Tout en saluant « la qualité de la concertation préalable »  menée par le gouvernement pour élaborer ce texte, aussi bien avec les associations d’élus qu’avec celles des directeurs généraux des services et des administrateurs territoriaux, les représentants des élus ont émis quelques doutes sur « la capacité »  de la DGFiP à apporter l’aide promise aux collectivités dans ce dossier, faute de moyens humains. Le représentant du ministère de l’Économie, des Finances et de la Relance s’en est défendu, rappelant que quelque « 1 200 conseillers aux décideurs locaux »  avaient été déployés, ce qui selon lui « marque la volonté [de la DGFiP] renforcer durablement sa présence au sein des territoires et de développer une offre de conseil au plus près des attentes des décideurs publics ». 

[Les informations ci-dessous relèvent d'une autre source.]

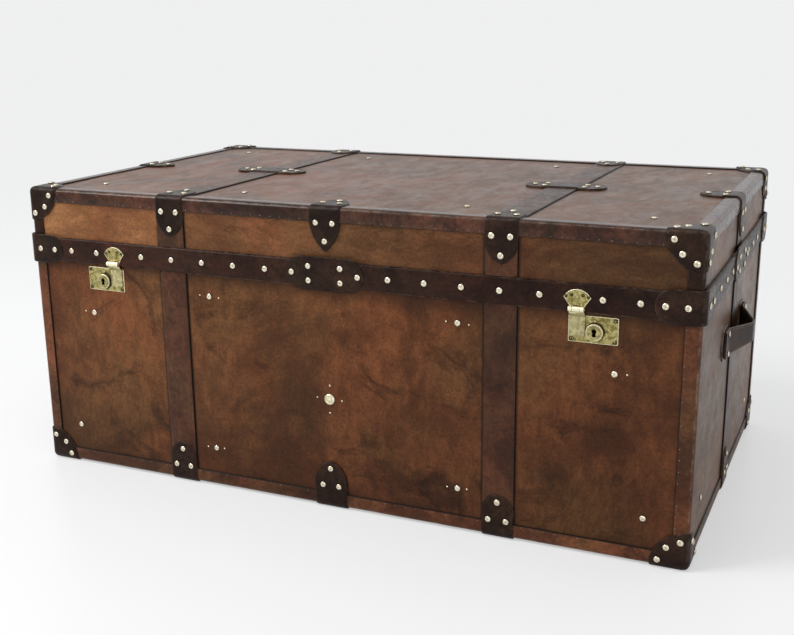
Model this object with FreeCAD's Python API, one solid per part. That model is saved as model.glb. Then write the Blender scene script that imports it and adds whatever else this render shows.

Par ailleurs, l’AMF s’est opposée à l’élargissement des signalements de faits délictueux aux services des inspections générales de l’État : ces nouvelles compétences des   services d’inspection sont en effet sans rapport avec leurs activités qui se distinguent clairement des contrôles juridictionnels. Le rôle des services d’inspection est aussi d’aider les organismes en cause à atteindre les objectifs qui leurs sont assignés et à améliorer leur gestion. L'atmosphère de confiance, indispensable à une démarche d'évaluation risque selon l’AMF d’être plus difficile à instaurer par les inspecteurs s’ils disposent de la possibilité de signalements aux juridictions financières.

Le texte étant applicable à partir du 1er janvier 2023, il reste maintenant une dizaine de mois à l’État comme aux associations d’élus pour le faire connaître et comprendre, ce qui, vu la complexité de l’ordonnance, nécessitera en effet une bonne dose de « pédagogie ».